BRIEF:
Only the lines from the one with "corner = NUT_AF / math.sqrt(3)" through the one with "obj.parent = empty" are to be restated, word for word, with both of them included.

ENTRIES PROVIDED:
=-=-=-=-=

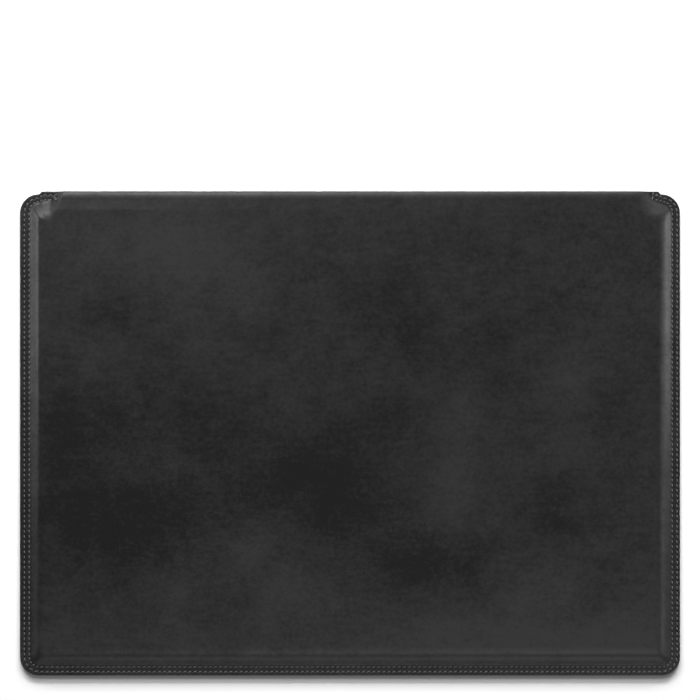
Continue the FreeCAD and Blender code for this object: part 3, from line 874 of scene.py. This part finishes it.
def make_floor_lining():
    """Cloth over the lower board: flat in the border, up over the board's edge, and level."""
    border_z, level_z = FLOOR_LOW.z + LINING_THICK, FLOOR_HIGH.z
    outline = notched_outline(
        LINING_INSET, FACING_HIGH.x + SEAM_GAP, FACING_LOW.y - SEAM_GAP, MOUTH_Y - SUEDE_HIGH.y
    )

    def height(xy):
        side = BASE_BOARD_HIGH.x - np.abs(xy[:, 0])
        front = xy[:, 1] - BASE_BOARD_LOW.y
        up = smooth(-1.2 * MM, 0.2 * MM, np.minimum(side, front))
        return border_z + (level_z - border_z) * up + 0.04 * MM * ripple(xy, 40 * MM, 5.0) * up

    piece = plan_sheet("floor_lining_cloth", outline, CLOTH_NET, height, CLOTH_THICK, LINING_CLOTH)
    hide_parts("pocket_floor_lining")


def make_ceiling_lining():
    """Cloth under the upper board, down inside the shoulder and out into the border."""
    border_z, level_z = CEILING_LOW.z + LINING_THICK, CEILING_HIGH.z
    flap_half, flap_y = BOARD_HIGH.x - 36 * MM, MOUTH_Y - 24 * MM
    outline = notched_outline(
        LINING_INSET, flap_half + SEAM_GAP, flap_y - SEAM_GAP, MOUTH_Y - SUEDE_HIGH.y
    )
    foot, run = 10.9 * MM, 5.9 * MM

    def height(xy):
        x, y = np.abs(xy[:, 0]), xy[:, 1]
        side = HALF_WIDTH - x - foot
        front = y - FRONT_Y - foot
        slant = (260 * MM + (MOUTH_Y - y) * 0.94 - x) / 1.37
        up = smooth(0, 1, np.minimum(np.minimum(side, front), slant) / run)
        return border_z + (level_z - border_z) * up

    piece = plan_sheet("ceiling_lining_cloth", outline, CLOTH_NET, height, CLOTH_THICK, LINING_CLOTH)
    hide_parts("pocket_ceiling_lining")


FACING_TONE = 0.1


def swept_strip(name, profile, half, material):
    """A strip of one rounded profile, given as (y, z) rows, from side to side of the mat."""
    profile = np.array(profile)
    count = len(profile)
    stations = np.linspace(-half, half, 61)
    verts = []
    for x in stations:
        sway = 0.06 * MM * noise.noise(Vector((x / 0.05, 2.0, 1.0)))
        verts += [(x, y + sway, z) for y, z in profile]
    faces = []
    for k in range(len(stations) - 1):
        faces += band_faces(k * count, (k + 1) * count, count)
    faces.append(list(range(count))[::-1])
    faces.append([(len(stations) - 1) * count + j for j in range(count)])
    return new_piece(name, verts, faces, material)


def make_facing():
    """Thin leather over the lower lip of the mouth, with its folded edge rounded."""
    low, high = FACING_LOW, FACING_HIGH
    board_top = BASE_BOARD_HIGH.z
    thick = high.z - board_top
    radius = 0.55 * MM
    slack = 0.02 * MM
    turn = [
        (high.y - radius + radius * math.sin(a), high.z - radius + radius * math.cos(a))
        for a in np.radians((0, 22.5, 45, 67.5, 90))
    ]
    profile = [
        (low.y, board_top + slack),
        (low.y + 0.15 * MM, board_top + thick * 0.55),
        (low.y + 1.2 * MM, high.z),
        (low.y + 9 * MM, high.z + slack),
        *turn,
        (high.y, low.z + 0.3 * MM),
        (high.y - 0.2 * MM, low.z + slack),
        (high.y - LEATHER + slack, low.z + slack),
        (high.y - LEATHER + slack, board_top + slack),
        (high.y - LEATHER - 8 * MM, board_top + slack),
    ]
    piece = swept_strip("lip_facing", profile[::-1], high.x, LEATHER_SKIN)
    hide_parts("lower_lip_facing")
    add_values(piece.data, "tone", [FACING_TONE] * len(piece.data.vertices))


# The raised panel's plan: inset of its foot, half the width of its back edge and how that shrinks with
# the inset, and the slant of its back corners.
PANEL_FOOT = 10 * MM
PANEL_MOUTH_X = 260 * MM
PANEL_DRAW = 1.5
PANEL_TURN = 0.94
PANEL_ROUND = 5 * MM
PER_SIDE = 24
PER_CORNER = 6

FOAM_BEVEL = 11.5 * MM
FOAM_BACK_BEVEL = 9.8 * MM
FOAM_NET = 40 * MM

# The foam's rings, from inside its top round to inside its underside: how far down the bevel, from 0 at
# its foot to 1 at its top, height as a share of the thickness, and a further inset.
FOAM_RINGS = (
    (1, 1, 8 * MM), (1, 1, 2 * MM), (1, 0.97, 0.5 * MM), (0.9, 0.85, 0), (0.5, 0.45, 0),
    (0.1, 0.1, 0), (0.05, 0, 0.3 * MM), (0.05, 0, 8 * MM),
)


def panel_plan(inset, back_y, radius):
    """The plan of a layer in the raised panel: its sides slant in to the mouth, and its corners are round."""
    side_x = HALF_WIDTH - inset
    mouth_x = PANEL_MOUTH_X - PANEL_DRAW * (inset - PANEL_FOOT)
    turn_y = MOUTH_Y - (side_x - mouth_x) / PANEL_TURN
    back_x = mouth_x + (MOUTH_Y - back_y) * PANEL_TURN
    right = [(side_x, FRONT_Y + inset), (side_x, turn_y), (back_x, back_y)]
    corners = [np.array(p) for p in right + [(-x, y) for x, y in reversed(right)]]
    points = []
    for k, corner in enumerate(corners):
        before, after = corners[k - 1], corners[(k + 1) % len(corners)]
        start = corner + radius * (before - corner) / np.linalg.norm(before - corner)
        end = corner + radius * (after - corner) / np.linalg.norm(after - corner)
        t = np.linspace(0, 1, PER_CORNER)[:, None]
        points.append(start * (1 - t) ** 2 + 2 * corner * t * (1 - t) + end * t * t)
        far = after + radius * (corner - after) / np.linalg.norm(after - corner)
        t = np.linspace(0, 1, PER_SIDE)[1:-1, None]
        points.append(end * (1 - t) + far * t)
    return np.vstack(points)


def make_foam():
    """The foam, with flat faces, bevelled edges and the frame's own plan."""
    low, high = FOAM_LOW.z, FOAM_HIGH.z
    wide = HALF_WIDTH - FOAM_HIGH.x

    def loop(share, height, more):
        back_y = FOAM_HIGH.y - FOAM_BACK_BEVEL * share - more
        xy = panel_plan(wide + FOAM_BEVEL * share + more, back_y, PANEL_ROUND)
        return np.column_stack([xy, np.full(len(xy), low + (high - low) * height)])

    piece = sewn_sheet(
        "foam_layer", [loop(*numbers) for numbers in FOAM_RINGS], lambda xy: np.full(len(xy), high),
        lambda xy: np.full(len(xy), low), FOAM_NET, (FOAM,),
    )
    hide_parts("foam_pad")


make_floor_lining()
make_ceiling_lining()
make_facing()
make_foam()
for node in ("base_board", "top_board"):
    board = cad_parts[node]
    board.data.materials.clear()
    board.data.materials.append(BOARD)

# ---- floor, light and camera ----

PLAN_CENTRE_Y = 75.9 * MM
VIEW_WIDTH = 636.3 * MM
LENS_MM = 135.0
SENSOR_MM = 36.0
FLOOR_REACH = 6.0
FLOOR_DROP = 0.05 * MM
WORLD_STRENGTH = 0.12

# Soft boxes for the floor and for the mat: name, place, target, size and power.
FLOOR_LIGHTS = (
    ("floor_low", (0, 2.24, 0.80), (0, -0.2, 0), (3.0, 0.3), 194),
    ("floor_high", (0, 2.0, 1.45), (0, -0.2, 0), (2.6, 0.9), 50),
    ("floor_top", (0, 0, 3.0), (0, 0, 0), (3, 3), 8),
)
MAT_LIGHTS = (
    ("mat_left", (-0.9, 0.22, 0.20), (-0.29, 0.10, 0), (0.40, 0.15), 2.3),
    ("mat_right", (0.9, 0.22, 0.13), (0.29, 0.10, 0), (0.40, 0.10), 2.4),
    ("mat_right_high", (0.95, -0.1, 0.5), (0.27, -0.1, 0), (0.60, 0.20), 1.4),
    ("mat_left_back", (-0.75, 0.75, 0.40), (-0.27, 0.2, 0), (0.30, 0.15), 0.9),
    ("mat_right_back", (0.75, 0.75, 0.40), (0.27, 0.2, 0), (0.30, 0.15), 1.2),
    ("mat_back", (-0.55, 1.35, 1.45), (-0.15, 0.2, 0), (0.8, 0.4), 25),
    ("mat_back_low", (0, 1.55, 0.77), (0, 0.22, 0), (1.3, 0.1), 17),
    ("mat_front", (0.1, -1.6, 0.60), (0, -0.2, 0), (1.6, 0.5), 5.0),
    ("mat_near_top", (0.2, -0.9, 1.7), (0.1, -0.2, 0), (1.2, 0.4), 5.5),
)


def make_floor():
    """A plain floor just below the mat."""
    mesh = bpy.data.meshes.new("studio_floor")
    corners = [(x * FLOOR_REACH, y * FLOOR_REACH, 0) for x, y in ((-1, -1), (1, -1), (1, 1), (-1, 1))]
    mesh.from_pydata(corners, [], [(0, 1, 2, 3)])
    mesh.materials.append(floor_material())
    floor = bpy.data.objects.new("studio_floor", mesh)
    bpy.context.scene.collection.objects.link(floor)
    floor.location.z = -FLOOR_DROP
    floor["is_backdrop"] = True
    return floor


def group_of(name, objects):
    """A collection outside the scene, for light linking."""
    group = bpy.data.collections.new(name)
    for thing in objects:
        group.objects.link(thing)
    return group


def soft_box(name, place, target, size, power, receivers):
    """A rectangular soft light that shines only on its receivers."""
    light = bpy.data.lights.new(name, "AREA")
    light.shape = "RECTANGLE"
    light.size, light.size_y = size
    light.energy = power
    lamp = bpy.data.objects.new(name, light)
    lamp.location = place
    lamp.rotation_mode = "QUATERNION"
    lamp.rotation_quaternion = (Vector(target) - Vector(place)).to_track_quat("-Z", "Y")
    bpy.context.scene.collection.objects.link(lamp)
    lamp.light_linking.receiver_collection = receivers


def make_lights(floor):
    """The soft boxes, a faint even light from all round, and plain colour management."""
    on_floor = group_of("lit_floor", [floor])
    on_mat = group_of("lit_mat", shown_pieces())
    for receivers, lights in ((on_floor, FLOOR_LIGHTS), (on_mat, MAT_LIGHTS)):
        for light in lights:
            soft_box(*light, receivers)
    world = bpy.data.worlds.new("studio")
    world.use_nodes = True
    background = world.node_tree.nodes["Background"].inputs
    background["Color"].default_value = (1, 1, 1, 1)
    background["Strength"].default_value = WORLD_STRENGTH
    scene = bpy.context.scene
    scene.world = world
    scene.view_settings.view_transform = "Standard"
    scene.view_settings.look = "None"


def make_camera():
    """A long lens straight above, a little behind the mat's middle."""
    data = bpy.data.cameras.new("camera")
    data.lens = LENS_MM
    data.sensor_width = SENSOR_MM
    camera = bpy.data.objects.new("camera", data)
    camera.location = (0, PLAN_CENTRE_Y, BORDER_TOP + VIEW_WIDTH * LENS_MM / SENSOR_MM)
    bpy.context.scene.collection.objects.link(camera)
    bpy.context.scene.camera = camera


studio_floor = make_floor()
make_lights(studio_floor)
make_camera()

=-=-=-=-=

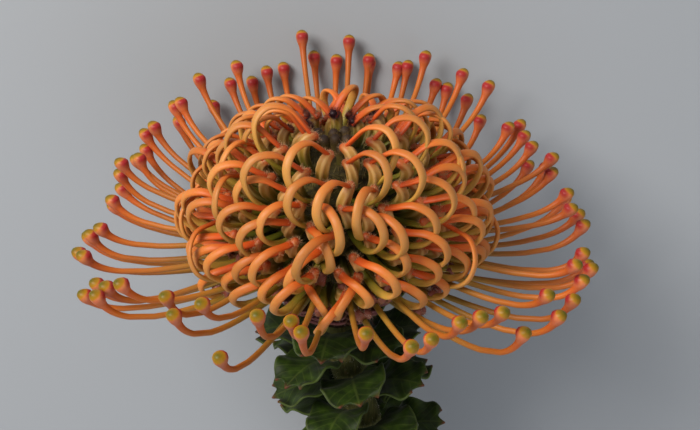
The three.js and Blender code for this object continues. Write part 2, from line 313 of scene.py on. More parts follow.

=-=-=-=-=

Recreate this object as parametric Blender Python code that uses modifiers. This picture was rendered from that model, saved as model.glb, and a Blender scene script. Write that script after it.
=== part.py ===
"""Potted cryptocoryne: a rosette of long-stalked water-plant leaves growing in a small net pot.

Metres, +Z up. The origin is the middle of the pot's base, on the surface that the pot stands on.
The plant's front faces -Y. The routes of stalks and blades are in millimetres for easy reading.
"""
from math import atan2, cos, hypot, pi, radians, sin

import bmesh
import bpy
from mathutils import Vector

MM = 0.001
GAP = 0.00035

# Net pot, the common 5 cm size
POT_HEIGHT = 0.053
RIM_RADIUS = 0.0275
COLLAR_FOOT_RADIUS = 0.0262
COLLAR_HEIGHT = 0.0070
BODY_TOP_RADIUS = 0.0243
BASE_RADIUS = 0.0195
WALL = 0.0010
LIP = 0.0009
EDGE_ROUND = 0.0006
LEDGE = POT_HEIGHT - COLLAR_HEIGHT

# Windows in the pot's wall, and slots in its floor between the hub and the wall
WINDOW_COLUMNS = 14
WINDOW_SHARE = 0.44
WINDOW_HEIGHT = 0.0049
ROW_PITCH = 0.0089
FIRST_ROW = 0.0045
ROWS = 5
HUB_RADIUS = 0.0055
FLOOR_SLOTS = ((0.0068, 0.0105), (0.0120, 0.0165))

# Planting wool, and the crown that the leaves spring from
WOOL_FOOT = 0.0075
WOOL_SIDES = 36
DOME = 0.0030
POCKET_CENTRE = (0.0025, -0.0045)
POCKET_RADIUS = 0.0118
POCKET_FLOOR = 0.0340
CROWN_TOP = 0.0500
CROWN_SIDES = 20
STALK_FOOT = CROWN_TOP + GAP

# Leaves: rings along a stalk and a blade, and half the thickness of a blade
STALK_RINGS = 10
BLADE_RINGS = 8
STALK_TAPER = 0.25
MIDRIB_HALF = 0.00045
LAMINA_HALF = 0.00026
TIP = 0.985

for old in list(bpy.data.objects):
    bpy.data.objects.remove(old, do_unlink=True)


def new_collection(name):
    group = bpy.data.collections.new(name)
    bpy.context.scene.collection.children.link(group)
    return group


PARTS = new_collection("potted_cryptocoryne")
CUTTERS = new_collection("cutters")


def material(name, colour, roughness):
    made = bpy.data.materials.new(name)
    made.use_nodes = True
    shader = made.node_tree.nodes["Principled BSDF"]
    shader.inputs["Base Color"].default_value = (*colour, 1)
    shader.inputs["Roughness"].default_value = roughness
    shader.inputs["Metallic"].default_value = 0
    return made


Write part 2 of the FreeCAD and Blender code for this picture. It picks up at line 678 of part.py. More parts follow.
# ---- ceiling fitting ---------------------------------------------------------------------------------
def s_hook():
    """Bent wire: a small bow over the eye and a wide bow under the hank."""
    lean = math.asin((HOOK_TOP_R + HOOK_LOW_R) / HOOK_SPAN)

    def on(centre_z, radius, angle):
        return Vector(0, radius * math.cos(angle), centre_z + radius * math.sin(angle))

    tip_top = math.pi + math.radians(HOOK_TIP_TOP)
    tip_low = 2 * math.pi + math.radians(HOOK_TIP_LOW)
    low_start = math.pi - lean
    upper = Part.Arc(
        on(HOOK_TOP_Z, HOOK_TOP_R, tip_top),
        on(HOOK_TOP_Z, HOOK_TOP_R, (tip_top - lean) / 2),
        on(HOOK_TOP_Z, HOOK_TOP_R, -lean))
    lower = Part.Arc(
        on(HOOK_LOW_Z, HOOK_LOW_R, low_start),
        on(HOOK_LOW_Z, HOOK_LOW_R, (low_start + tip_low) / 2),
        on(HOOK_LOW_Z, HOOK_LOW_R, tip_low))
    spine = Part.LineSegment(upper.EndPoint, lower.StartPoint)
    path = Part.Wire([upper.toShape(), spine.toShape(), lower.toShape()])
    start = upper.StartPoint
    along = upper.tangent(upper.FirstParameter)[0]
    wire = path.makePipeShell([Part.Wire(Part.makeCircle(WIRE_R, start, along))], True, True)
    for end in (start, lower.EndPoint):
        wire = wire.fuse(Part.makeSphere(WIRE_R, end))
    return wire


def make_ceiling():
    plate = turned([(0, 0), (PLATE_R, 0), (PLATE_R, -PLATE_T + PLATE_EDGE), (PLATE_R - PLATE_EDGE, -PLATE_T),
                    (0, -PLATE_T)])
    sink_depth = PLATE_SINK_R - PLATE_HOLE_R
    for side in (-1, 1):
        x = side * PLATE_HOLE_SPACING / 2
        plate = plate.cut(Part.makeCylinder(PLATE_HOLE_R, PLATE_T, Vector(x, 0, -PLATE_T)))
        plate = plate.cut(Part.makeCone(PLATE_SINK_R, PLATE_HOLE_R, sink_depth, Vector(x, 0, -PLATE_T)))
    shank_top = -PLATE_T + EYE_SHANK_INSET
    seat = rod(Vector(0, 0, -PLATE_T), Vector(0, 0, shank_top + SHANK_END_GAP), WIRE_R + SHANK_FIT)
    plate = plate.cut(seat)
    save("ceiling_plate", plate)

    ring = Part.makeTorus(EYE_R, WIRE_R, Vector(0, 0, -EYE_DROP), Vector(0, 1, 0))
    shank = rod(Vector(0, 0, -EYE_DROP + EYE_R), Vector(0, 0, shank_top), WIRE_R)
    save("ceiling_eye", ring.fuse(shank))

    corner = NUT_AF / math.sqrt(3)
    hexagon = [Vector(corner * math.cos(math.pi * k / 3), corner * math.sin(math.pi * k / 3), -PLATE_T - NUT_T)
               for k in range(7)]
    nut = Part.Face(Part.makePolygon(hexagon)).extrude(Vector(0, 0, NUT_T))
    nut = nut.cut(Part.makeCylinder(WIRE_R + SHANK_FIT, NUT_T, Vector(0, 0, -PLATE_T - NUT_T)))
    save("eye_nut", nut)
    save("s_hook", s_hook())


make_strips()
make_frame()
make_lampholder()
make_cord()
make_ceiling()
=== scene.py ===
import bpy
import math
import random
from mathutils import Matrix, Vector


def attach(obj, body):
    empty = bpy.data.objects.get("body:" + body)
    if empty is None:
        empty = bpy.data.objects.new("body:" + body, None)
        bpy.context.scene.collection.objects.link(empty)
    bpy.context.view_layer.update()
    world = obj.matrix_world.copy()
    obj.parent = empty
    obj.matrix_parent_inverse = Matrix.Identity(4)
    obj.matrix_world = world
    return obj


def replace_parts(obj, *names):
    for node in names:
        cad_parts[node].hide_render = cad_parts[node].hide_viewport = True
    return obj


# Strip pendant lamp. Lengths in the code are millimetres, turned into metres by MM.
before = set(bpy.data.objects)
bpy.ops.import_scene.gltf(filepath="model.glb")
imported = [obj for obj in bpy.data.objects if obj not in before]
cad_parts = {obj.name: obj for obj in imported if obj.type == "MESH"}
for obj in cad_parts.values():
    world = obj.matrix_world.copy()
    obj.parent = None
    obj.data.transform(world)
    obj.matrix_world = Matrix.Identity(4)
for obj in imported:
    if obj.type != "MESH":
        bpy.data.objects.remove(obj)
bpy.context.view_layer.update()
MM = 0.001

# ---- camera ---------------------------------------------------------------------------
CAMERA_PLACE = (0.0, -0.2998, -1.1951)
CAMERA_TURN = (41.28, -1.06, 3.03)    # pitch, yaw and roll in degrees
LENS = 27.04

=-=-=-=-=

EXERCISE RESULT:
    corner = NUT_AF / math.sqrt(3)
    hexagon = [Vector(corner * math.cos(math.pi * k / 3), corner * math.sin(math.pi * k / 3), -PLATE_T - NUT_T)
               for k in range(7)]
    nut = Part.Face(Part.makePolygon(hexagon)).extrude(Vector(0, 0, NUT_T))
    nut = nut.cut(Part.makeCylinder(WIRE_R + SHANK_FIT, NUT_T, Vector(0, 0, -PLATE_T - NUT_T)))
    save("eye_nut", nut)
    save("s_hook", s_hook())


make_strips()
make_frame()
make_lampholder()
make_cord()
make_ceiling()
=== scene.py ===
import bpy
import math
import random
from mathutils import Matrix, Vector


def attach(obj, body):
    empty = bpy.data.objects.get("body:" + body)
    if empty is None:
        empty = bpy.data.objects.new("body:" + body, None)
        bpy.context.scene.collection.objects.link(empty)
    bpy.context.view_layer.update()
    world = obj.matrix_world.copy()
    obj.parent = empty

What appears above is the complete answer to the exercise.